Parker runs through the screen and loops around, where Kawhi Leonard sets a second pick. Now, Parker can either come around Leonard, catch the pass from Duncan and drive to the rim, having a serious mismatch against Richard Jefferson, or, if Burks can fight his way through the second screen (which he does) Parker can go high and let Duncan set a third one.
Now, Parker is running at full speed, and Duncan is setting the pick. Burks can’t get through the third screen, and Parker has the wide open jumper for an easy two.
This is the essence of Popovich’s offense. Create open shots by setting screens.
And, it’s not always multiple screens setting up a shot. Sometimes, it’s one player blocking out two players at one time. Watch Matt Bonner (sort of) screen two Orlando Magic to set up this open three for Marco Belinelli.
he Spurs run a beautiful kind of team game, with every player constantly doing his job. They use team ball to set up shots, and that’s on coaching.
The defense is no different in that, once again, it’s the team concept that rules the day.
Popovich likes to have as many players as possible in the paint, keeping it packed, utilizing as much of the three seconds as possible. Each defender bobs in and out, maximizing the time they can spend in the paint. This sort of discipline comes from practice and deliberate coaching.
They shift their perimeter defenders to the strong side, and when the ball gets passed to the opposite side, they just seamlessly flow to where the ball is, always keeping the paint packed and the point of attack protected. Again, this issues from coaching.
The Spurs have ridden this team-oriented defense to the second-best efficiency in the NBA.
There’s no “I” in Spurs, but there is a “U”.
The amazing thing about the Spurs is that they’ve had so much success in spite of the lack of perceived “talent” on the team. For a team without it, they have an awful lot of it.
Consider the facts.
Apart from Duncan, who was taken first overall in 1997, the Spurs start Leonard (taken 15th), Parker (taken 28th), Tiago Splitter (taken 28th) and Danny Green (taken 46th).
Green came within a Ray Allen miracle of going from the D-League to the NBA Finals MVP.
The other heavy rotation players include Boris Diaw (whom they picked up off the waiver wire), Manu Ginobili (taken 57th), Marco Belinelli (signed with a mid-level exception) and Patty Mills (taken 55th).
This is a group of players that Popovich has developed into something more than they were before they got there. If you have a few players who end up being more than you thought they’d be, it’s good fortune. When it’s virtually every player you coach, it’s good coaching.
There are no attention-seeking glory hounds on this roster, and there is no room for them.
It helps that leadership, from the owner, Peter Holt (if you’re not a Spurs fan, you probably couldn’t even name him), down to the stars, Duncan, Parker and Ginobili, all buy into the philosophy. The system is what matters here.
For the Spurs, ultimately, it’s Popovich who calls the shots. Make no mistake about it. Ben Golliver of Sports Illustrated quotes Manu Ginobili.
If Pop is really mad, then you drop the discussion. We might talk for 10 minutes about how to defend the pick-and-roll, and he may change his idea. But once he is convinced that is the way, then that is the way. And if you don’t follow, you end up in the Pop doghouse.
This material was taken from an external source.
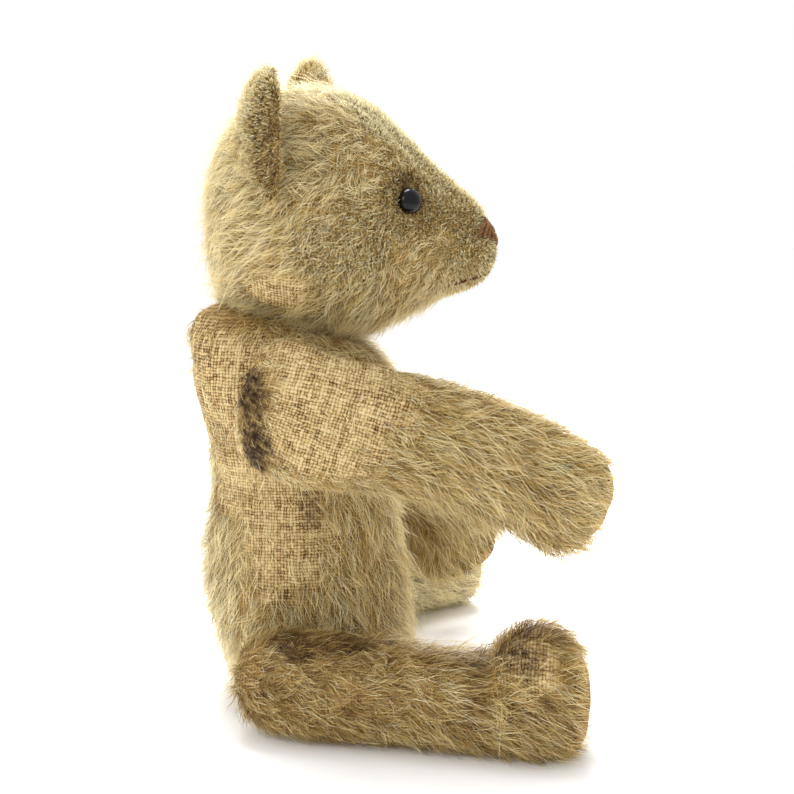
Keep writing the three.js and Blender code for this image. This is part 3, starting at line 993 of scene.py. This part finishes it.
def makeThread(name, light, deep):
    # Cotton embroidery thread, dyed and faded. Matt, darker in the grooves of its twist.
    material, tree = newMaterial(name)
    place = addNode(tree, "TexCoord").outputs["Object"]
    grain = addNode(tree, "TexNoise", {"Vector": place, "Scale": 1500.0, "Detail": 3.0}).outputs["Fac"]
    worn = addNode(tree, "TexNoise", {"Vector": place, "Scale": 450.0, "Detail": 2.0}).outputs["Fac"]
    worn = addNode(tree, "Math", {0: worn, 1: 0.5}, operation="MULTIPLY")
    mixed = addNode(tree, "Math", {0: grain, 1: 0.6, 2: worn}, operation="MULTIPLY_ADD")
    colour = addNode(tree, "ValToRGB", {"Fac": mixed}, [(0.35, deep), (0.7, light)])
    bump = addNode(tree, "Bump", {"Strength": 0.6, "Distance": 0.0001, "Height": grain})
    inputs = {"Base Color": colour, "Roughness": 0.8, "Specular IOR Level": 0.25, "Normal": bump}
    surface = addNode(tree, "BsdfPrincipled", inputs)
    addNode(tree, "OutputMaterial", {"Surface": surface})
    return material


rustThread = makeThread("cotton thread, rust, faded", "#8B6136", "#3A2210")
mouthCotton = makeThread("cotton thread, dark red, rubbed", "#7C431F", "#2A130A")
brownThread = makeThread("linen sewing thread, brown", "#5A4126", "#20140B")
tealLint = makeThread("wool lint, teal", "#8DA08C", "#4E6E60")

# Face: positions are told as if the head looked straight ahead, and turned with it.
neckPlace = np.array(joints["neck_turn"]["pos_m"]) / mm
ahead = middle("nose_stitches") - neckPlace
ahead[2] = 0
ahead = unit(ahead)
aside = np.cross(ahead, vec(0, 0, 1))


def onFace(x, y, z):
    return vec(neckPlace[0], neckPlace[1], z) + ahead * (neckPlace[1] - y) - aside * x


headTree = skinTree(built["head"])
nose = {"stitches": 7, "radius": 0.42, "stand": 0.32}


def makeNose():
    paths = []
    for side in (-1, 1):
        for k in range(nose["stitches"]):
            t = k / (nose["stitches"] - 1)
            start = onFace(side * (6.8 - 5.8 * t), -27.9 - 3.0 * t, 79.3 - 1.9 * t)
            end = onFace(side * (3.0 - 2.4 * t), -28.8 - 2.2 * t, 82.1 - 2.3 * t)
            paths.append(acrossSkin(headTree, start, end, 12, nose["stand"], 0.12))
    return threadPiece("noseStitches", paths, nose["radius"], 10)


# Each half of the mouth, from its corner to the middle (mm).
mouth = [(6.6, -24.4, 70.4), (5.6, -27.2, 71.2), (3.6, -29.6, 72.4), (0.4, -30.6, 73.6)]


def makeMouth():
    paths = []
    for side in (-1, 1):
        lip = [onFace(side * x, y, z) for x, y, z in mouth]
        for start, end in zip(lip[:-1], lip[1:]):
            paths.append(acrossSkin(headTree, start, end, 10, 0.28, 0.1))
    paths.append(acrossSkin(headTree, onFace(0, -31, 73.4), onFace(0, -31.2, 77.8), 12, 0.28, 0.1))
    return threadPiece("mouthStitches", paths, 0.25)


dress(makeNose(), rustThread, "head", "thread", "nose_stitches")
dress(makeMouth(), mouthCotton, "head", "thread", "mouth_stitches")

# Eyes: boot buttons, a domed front with a thin rim, on a wire shank.
eye = {"radius": 2.15, "height": 1.8, "shank": 0.6, "shankLength": 2.2}


def makeEye(name, side):
    spot = headTree.find_nearest(Vector(onFace(side * 12.9, -17, 84.9)))[0]
    out = Vector(ahead * 0.69 - aside * side * 0.68 + vec(0, 0, 0.25)).normalized()
    deselectAll()
    bpy.ops.mesh.primitive_uv_sphere_add(segments=40, ring_count=28, radius=eye["radius"] * mm)
    piece = bpy.context.active_object
    piece.name = name
    bpy.ops.object.mode_set(mode="EDIT")
    shell = bmesh.from_edit_mesh(piece.data)
    for vert in shell.verts:
        vert.select = vert.co.z < 0.2 * mm
    shell.select_flush_mode()
    bmesh.update_edit_mesh(piece.data)
    bpy.ops.transform.resize(value=(0.9, 0.9, 0.16))
    bpy.ops.mesh.select_all(action="SELECT")
    bpy.ops.transform.resize(value=(1, 1, eye["height"] / eye["radius"]))
    bpy.ops.mesh.select_all(action="DESELECT")
    shell = bmesh.from_edit_mesh(piece.data)
    low = min(vert.co.z for vert in shell.verts)
    for face in shell.faces:
        centre = face.calc_center_median()
        face.select = centre.z < low * 0.8 and centre.xy.length < eye["shank"] * mm
    bmesh.update_edit_mesh(piece.data)
    bpy.ops.mesh.extrude_region_move(TRANSFORM_OT_translate={"value": (0, 0, -eye["shankLength"] * mm)})
    bpy.ops.object.mode_set(mode="OBJECT")
    for face in piece.data.polygons:
        face.use_smooth = True
    turn = out.to_track_quat("Z", "Y").to_matrix().to_4x4()
    turn.translation = (spot + out * 0.25) * mm
    piece.data.transform(turn)
    return piece


def makeButton(name):
    # Boot button: lacquered papier mache, black. Glossy, with hair scratches and dull specks of wear.
    material, tree = newMaterial(name)
    place = addNode(tree, "TexCoord").outputs["Object"]
    rub = addNode(tree, "TexNoise", {"Vector": place, "Scale": 900.0, "Detail": 4.0}).outputs["Fac"]
    gloss = addNode(tree, "MapRange", {0: rub, 1: 0.45, 2: 0.8, 3: 0.04, 4: 0.3})
    colour = addNode(tree, "ValToRGB", {"Fac": rub}, [(0.4, "#020202"), (0.8, "#0C0806")])
    inputs = {"Base Color": colour, "Roughness": gloss, "Specular IOR Level": 0.24}
    surface = addNode(tree, "BsdfPrincipled", inputs)
    addNode(tree, "OutputMaterial", {"Surface": surface})
    return material


buttonBlack = makeButton("boot button, black lacquer")
for side, sign in (("right", -1), ("left", 1)):
    dress(makeEye(side + "Eye", sign), buttonBlack, "head", "boot_button", f"{side}_eye")
print("face sewn")

# Paw pads and soles: felt, sewn on with small overcast stitches.


def makeFelt(name):
    # Wool felt, rubbed thin: darker in its pits, paler where it stands up, and blotched brown with dirt.
    material, tree = newMaterial(name)
    place = addNode(tree, "TexCoord").outputs["Object"]
    pits = addNode(tree, "TexVoronoi", {"Vector": place, "Scale": 1700.0}).outputs["Distance"]
    inputs = {"Vector": place, "Scale": 2200.0, "Detail": 4.0, "Roughness": 0.7}
    fibre = addNode(tree, "TexNoise", inputs).outputs["Fac"]
    inputs = {"Vector": place, "Scale": 330.0, "Detail": 6.0, "Roughness": 0.65}
    dirt = addNode(tree, "TexNoise", inputs).outputs["Fac"]
    height = addNode(tree, "Math", {0: pits, 1: 0.35, 2: fibre}, operation="MULTIPLY_ADD")
    off = addNode(tree, "Math", {0: dirt, 1: 0.5}, operation="SUBTRACT")
    shade = addNode(tree, "Math", {0: off, 1: 1.1, 2: height}, operation="MULTIPLY_ADD")
    stops = [(0.4, "#4A3219"), (0.65, "#84663B"), (0.95, "#B89A68")]
    colour = addNode(tree, "ValToRGB", {"Fac": shade}, stops)
    bump = addNode(tree, "Bump", {"Strength": 0.7, "Distance": 0.0002, "Height": height})
    inputs = {"Base Color": colour, "Roughness": 0.95, "Specular IOR Level": 0.15, "Normal": bump}
    surface = addNode(tree, "BsdfPrincipled", inputs)
    addNode(tree, "OutputMaterial", {"Surface": surface})
    return material


def makePad(limb):
    entry = skins[limb]
    along, centre = entry["grain"]
    skin = built[limb]
    mesh = skin.data.copy()
    piece = bpy.data.objects.new(limb + "Pad", mesh)
    scene.collection.objects.link(piece)
    mesh.materials.clear()
    points = pointsOf(mesh)
    movePoints(mesh, points + normalsOf(mesh) * 0.42)
    shell = bmesh.new()
    shell.from_mesh(mesh)
    lost = [
        face
        for face in shell.faces
        if (np.array(face.calc_center_median()) / mm - centre) @ along < entry["padStart"] + 0.35
    ]
    bmesh.ops.delete(shell, geom=lost, context="FACES")
    shell.to_mesh(mesh)
    shell.free()
    applyModifier(piece, "even edge", "SMOOTH", factor=0.4, iterations=2)
    applyModifier(piece, "cloth", "SOLIDIFY", thickness=0.4 * mm, offset=-1)
    return piece


def padStitches(limb):
    entry = skins[limb]
    along, centre = entry["grain"]
    tree = skinTree(built[limb])
    points = pointsOf(built[limb].data)
    ring = points[np.abs((points - centre) @ along - entry["padStart"]) < 0.6]
    middleOf = ring.mean(0)
    side = entry["out"]
    up = np.cross(along, side)
    angle = np.arctan2((ring - middleOf) @ up, (ring - middleOf) @ side)
    reach = np.linalg.norm(ring - middleOf, axis=1)
    count = int(2 * math.pi * reach.mean() / 1.5)
    rng = np.random.default_rng(40)
    paths = []
    for k in range(count):
        turn = -math.pi + 2 * math.pi * k / count
        close = np.argmin(np.abs(angle - turn))
        spot = ring[close]
        lean = up * math.cos(turn) - side * math.sin(turn)
        start = spot - along * 0.75 - lean * (0.25 + 0.2 * rng.random())
        end = spot + along * 0.85 + lean * 0.25
        paths.append(acrossSkin(tree, start, end, 8, 0.2, 0.32))
    return threadPiece(limb + "PadStitches", paths, 0.13)


felt = makeFelt("wool felt, worn")
for side in ("right", "left"):
    for limb, node in ((side + "Arm", f"{side}_paw_pad"), (side + "Leg", f"{side}_foot_pad")):
        dress(makePad(limb), felt, skins[limb]["body"], "felt", node)
        dress(padStitches(limb), brownThread, skins[limb]["body"], "thread")
print("pads sewn")

# Seams: the back was closed by hand, and its stitches show where the pile has gone.


def backStitches():
    tree = skinTree(built["body"])
    paths = []
    rng = np.random.default_rng(41)
    for k in range(9):
        z = 63.2 - 1.35 * k
        slant = rng.uniform(-0.35, 0.35)
        start = vec(-0.95, 24, z + slant)
        end = vec(0.95, 24, z - slant + 0.3)
        paths.append(acrossSkin(tree, start, end, 9, 0.06, 0.16))
    return threadPiece("backStitches", paths, 0.15)


def makeKnot():
    place = middle("neck_knot")
    paths = []
    for k in range(3):
        turn = np.linspace(0, 2 * math.pi * 1.15, 26)
        lean = k * math.pi / 3
        side = vec(math.cos(lean), 0.3, math.sin(lean) * 0.4)
        up = vec(-math.sin(lean) * 0.4, 0.5, math.cos(lean))
        loop = place + np.outer(np.cos(turn), unit(side)) * 0.75 + np.outer(np.sin(turn), unit(up)) * 0.75
        paths.append(loop + vec(0, 0.25, 0) * k)
    for end in ((-1.2, 0.4, -2.4), (1.0, 0.9, -2.0)):
        share = np.linspace(0, 1, 12)[:, None]
        paths.append(place + share * vec(*end) + np.sin(share * 3) * vec(0.3, 0.3, 0))
    return threadPiece("neckKnot", paths, 0.24)


dress(backStitches(), brownThread, "torso", "thread")
dress(makeKnot(), brownThread, "head", "thread", "neck_knot")

# A little teal lint has caught under the nose and near the right paw.


def makeLint(name, limb, place, spread, count, seed):
    tree = skinTree(built[limb])
    rng = np.random.default_rng(seed)
    paths = []
    for k in range(count):
        start = place + rng.normal(0, spread, 3)
        end = start + unit(rng.normal(0, 1, 3)) * rng.uniform(0.8, 1.8)
        paths.append(acrossSkin(tree, start, end, 8, 0.1 if limb == "head" else 0.9, 0.35))
    return threadPiece(name, paths, 0.06)


lint = makeLint("noseLint", "head", onFace(-2.6, -30.6, 75.4), 0.55, 9, 50)
dress(lint, tealLint, "head", "thread")
lint = makeLint("pawLint", "rightArm", vec(-31, -38.1, 44.6), 0.5, 14, 51)
dress(lint, tealLint, skins["rightArm"]["body"], "thread")

def makePlain(name, stops, scale, roughness, metallic, stretch):
    material, tree = newMaterial(name)
    place = addNode(tree, "TexCoord").outputs["Object"]
    place = addNode(tree, "Mapping", {"Vector": place, "Scale": stretch})
    inputs = {"Vector": place, "Scale": scale, "Detail": 4.0, "Roughness": 0.6}
    grain = addNode(tree, "TexNoise", inputs).outputs["Fac"]
    colour = addNode(tree, "ValToRGB", {"Fac": grain}, stops)
    inputs = {0: grain, 1: 0.3, 2: 0.7, 3: roughness - 0.08, 4: roughness + 0.08}
    rough = addNode(tree, "MapRange", inputs)
    bump = addNode(tree, "Bump", {"Strength": 0.5, "Distance": 0.0002, "Height": grain})
    inputs = {"Base Color": colour, "Roughness": rough, "Metallic": metallic, "Normal": bump}
    surface = addNode(tree, "BsdfPrincipled", inputs)
    addNode(tree, "OutputMaterial", {"Surface": surface})
    return material


# What shows through the joints. Wood wool: fine pine shavings, matt, straw to brown.
# Millboard: grey-brown, fibrous. Steel: dull, with rust specks.
inside = {
    "_filling": makePlain(
        "wood wool, packed", [(0.3, "#6E5129"), (0.7, "#C9A86A")], 700.0, 0.85, 0.0, (1, 1, 0.25)
    ),
    "_disc": makePlain(
        "millboard, grey-brown", [(0.3, "#6F5C41"), (0.7, "#A38C66")], 1200.0, 0.85, 0.0, (1, 1, 1)
    ),
    "_washer": makePlain("steel, dull", [(0.35, "#5B4A3A"), (0.6, "#9A9890")], 900.0, 0.42, 0.9, (1, 1, 1)),
    "_pin": makePlain("steel wire, dull", [(0.35, "#5B4A3A"), (0.6, "#A3A199")], 900.0, 0.38, 0.9, (1, 1, 1)),
}
for node, item in nodes.items():
    for ending, material in inside.items():
        if node.endswith(ending):
            for holder in item.material_slots:
                holder.material = material

deselectAll()
bpy.ops.mesh.primitive_plane_add(size=6, location=(0, 0, 0))
floor = bpy.context.active_object
floor.name = "paleFloor"
paper, tree = newMaterial("white paper, matt")
surface = addNode(tree, "BsdfPrincipled", {"Base Color": fromHex("#FFFFFF"), "Roughness": 0.9})
addNode(tree, "OutputMaterial", {"Surface": surface})
floor.data.materials.append(paper)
The players all buy into the system, in part because they’re required to, but in part because it works. This amalgamation of lottery leftovers and waiver-wire waifs has had greater team success, but each individual has also enjoyed a greater career for having bought into the system.
On the Spurs, the whole is greater than the sum of the parts, and each part has become happily greater because he has been content to merely be a part of the whole. There are no divas on this team. They have no place here.
Cultivating a Culture of Winning
For a man name Gregg, there are a lot of “gr” words that describe him well. “Great” comes to mind, but so do “grump” and “gruff.” Then again, so does “gregarious,” “gravity” and occasionally it seems (on the inside at least) “grinning.”
Perhaps the best word, though, is “grandpa.” The particular mix of grumpy and love he seems to deliver to both players and commentators alike is grandfatherly. How apt that his nickname is “Pop.”
For all the task-mastering Popovich does, he does so with a genuine concern for his players. They realize this, and it pays dividends. They want to play for him. They want to play for each other.
And, this is something absolutely cultivated by Popovich. As he reveals to Golliver.
Yes, we’re disciplined with what we do. But that’s not enough. Relationships with people are what it’s all about. You have to make players realize you care about them. And they have to care about each other and be interested in each other. Then they start to feel a responsibility toward each other. Then they want to do for each other.
And I have always thought it helps if you can make it fun, and one of the ways you do that is let them think you’re a little crazy, that you’re interested in things outside of basketball. ‘Are there weapons of mass destruction? Or aren’t there? What, don’t you read the papers?’ You have to give the message that the world is wider than a basketball court.
In this little bit of goofiness on the bench between Ginobili and Duncan here, you see the kind of harmless fun that happens on a team where the players have a genuine affection for one another. That’s a chemistry cultivated by Popovich.
With other coaches, the tough, exacting style that Popovich has wears players down over time, but the reason he has been able to sustain success with it for 16 years and counting is because he blends together his expert understanding and exacting style with a human side.
President Theodore Roosevelt once said, "People don't care how much you know until they know how much you care." It's an apt expression to describe the relationship between the Spurs and their coach. In short, it’s more than what Popovich does that makes him so successful, it’s who he is.
It’s not any one of those three things that account for his success as much as it is the way he’s managed to weave them together into something that has become what you expect from Spurs basketball.

***
Often, when people discuss the Spurs, they ask whether Duncan made Popovich or Popovich made Duncan. That’s the wrong question. Duncan would be great anywhere, and so would Popovich. But Parker, Ginobili, Bruce Bowen and a host of other players are who they are because they had Pop.

He didn’t make Duncan great, but he turned the Spurs into a great franchise. Outside of Jerry West and the Los Angeles Lakers, it’s hard to think of any one person who has had a greater impact on one team for so long a time. He truly is one of the great coaches in the history of the game.